WILL THE KYOTO PROTOCOL FIX THE PROBLEM?

The belief that the Kyoto protocol by itself is unlikely to provide meaningful risk reduction benefits is widespread among those people cited as experts by proponents of the protocol at the 1997 Kyoto conference on climate change.

Jerry Mahlman, Director of the Geophysical Fluid Dynamics Laboratory at Princeton University, told the Washington Post that “The best Kyoto can do is to produce a small decrease in the rate of increase” In a post-Kyoto Science news brief, Mahlman says that “it might take another 30 Kyotos over the next century” to cut global warming down to size.

Bert Bolin, the outgoing chairman of the United Nations Intergovernmental Panel on Climate Change, assessed the impact of Kyoto as a 0.4 percent reduction in greenhouse gas emissions compared to a no-protocol alternative, and concluded: “The Kyoto conference did not achieve much with regard to limiting the buildup of greenhouse gases in the atmosphere.”

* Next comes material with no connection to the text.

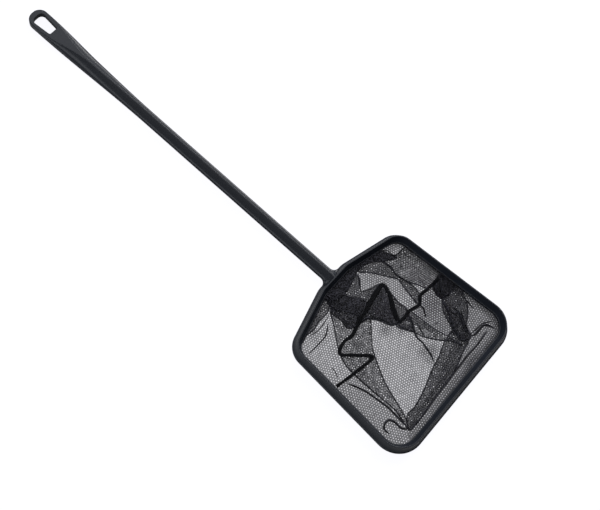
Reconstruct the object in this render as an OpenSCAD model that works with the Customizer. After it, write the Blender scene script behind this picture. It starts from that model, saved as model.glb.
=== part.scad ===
// Aquarium fish net: a one-piece moulded hoop and handle, with a soft net bag
// whose edge is clamped in the hoop by a ring. It lies on its back, the bag
// collapsed in folds inside the hoop.
// Millimetres. X runs from the hanging end to the far side of the hoop, Y runs
// across, Z is up. The origin is the middle of the box, on the resting face.

/* [Overall] */
// Length from the hanging end to the far side of the hoop
total_l = 389.5; // [330:0.5:480]

/* [Hoop outline] */
// Width at the far side, between the points where the straight sides meet
far_w = 130; // [110:1:160]
// Width at the shoulders, between the points where the straight sides meet
near_w = 115; // [95:1:130]
// Length from the far side to the shoulder corners
side_l = 103.8; // [80:0.2:130]
// Depth of the sloping shoulders, from their corners to the neck
shoulder_l = 12; // [8:0.5:18]
// Width of the short straight side that carries the handle
neck_w = 24; // [20:1:34]
// Outer radius of the two far corners
far_r = 19; // [14:0.5:26]
// Outer radius of the two shoulder corners
near_r = 15; // [12:0.5:22]
// Outer radius where the shoulders bend into the neck
neck_r = 18; // [12:0.5:26]

/* [Rim section] */
// Height of the rim
rim_h = 8; // [6:0.5:12]
// Height of the upright outer edge, below the hollow flank
edge_h = 0.9; // [0.5:0.1:1.5]
// Width of the hollow outer flank
flank_w = 2.6; // [1.8:0.1:4]
// Width of the flat crest
crest_w = 0.9; // [0.6:0.1:1.5]
// Width of the sloping inner wall
wall_w = 2.1; // [1.4:0.1:3]
// Width of the ledge at the foot of the inner wall
ledge_w = 0.5; // [0.3:0.1:2]
// Height of the ledge's upper face
ledge_top = 2.6; // [2.4:0.1:3.5]

/* [Net clamp] */
// Height of the ring that clamps the net's edge
ring_h = 1.2; // [0.8:0.1:1.3]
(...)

WHERE DO WE NEED MORE RESEARCH?

While recent studies of climate have contributed a great deal to our understanding of climate dynamics, there is still much to learn. Many areas of uncertainty remain. Current climate change models have acknowledged weaknesses in their handling of changes in the sun’s output, volcanic aerosols, oceanic processes, and land processes which can influence climate change.

The Natural Variability of Climate

Despite the extensive discussion of climate modeling and knowledge of past climate cycles, only the last 1000 years of climate variation are included in the two state-of-the-art climate models referred to by the IPCC. As discussed earlier, however, the time framework in which we view climate variability makes a significant difference in the conclusions we draw. Until we know which perspective is more reflective of Earth’s climate as a whole—the last 10,000 years, or a longer period of time—it will be difficult to put recent warming trends in perspective, or to relate those trends to potential impacts on the climate, and on the Earth’s flora and fauna.

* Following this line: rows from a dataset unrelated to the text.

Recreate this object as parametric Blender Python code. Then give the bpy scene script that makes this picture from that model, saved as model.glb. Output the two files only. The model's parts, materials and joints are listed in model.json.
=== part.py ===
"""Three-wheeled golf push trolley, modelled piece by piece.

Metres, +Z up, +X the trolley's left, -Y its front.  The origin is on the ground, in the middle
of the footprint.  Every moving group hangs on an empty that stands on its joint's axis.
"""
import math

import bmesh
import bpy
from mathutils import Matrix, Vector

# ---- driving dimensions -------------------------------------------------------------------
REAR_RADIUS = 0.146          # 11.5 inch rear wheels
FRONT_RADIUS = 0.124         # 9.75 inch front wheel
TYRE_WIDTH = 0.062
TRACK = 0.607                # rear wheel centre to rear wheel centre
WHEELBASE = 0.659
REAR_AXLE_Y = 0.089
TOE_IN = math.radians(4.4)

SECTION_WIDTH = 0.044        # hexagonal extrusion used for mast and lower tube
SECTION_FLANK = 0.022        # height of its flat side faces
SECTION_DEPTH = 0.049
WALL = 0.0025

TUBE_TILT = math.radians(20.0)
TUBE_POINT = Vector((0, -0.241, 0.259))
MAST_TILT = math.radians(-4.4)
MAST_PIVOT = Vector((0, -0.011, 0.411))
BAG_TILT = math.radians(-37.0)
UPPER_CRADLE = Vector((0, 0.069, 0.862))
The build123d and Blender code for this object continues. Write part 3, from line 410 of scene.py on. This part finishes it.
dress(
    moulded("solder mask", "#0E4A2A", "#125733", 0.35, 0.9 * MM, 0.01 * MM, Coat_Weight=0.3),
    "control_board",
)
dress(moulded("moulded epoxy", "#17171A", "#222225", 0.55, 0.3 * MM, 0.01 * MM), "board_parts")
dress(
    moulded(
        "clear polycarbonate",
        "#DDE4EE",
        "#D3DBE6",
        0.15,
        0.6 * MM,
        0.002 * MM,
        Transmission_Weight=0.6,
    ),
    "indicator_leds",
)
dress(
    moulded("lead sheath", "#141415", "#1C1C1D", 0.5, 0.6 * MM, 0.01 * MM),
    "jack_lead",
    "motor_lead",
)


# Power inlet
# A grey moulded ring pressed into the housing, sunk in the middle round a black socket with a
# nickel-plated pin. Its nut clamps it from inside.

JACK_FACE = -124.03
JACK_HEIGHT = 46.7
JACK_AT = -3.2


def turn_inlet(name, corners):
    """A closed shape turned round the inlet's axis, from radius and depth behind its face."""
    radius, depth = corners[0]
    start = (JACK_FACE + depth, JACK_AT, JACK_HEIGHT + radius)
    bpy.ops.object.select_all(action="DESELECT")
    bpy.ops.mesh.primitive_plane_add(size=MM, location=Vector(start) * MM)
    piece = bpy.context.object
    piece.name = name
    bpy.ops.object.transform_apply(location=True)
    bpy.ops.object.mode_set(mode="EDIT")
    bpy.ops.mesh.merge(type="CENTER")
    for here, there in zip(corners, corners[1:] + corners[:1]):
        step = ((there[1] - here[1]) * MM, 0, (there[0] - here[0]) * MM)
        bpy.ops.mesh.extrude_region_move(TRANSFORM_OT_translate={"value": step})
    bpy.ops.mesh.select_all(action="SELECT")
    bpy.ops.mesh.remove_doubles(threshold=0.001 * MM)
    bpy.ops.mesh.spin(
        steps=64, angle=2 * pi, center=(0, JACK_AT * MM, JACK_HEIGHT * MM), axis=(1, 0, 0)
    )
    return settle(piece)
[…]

The Role of Solar Activity

At the front end of the climate cycle is the single largest source of energy which is put into the system, namely, the sun. And while great attention has been paid to most other aspects of climate, little attention has been paid to the sun’s role in the heating or cooling of the Earth. Several recent studies have highlighted this uncertainty, showing that solar variability may play a far larger role in the Earth’s climate than it was previously given credit for by the IPCC. If the sun has been heating up in recent times, researchers observe, the increased solar radiation could be responsible for up to half of the observed climate warming of the past century. Astrophysicist Sallie L. Baliunas attributes up to 71 percent of the observed climate warming of the past century to increased solar irradiance.

The Role of Clouds and Water Vapor

Between the emission of greenhouse gases and change in the climate are a range of climate and biological cycles (“feedbacks”) that can influence the end result.

One such feedback is the influence of clouds, and water vapor. As the IPCC acknowledges: “the single largest uncertainty in determining the climate sensitivity to either natural or anthropogenic [or “manmade”] changes are clouds and their effects on radiation and their role in the hydrological cycle…At the present time, weaknesses in the parameterization of cloud formation and dissipation are probably the main impediment to improvements in the simulation of cloud effects on climate.”

Conclusion

Supporters of the Kyoto protocol wish to portray the scientific understanding of climate change as high, the uncertainties as low, and the need to reduce greenhouse gases as urgent. But a review of the science suggests that uncertainty is so high as to raise a good prospect that mandatory greenhouse gas reductions will produce little or no environmental benefit. Meanwhile, a review of the economic literature suggests that greenhouse gas mandates hold the potential for inflicting massive economic harm, while it is economic productivity that lets us afford to protect our environment and health in the first place.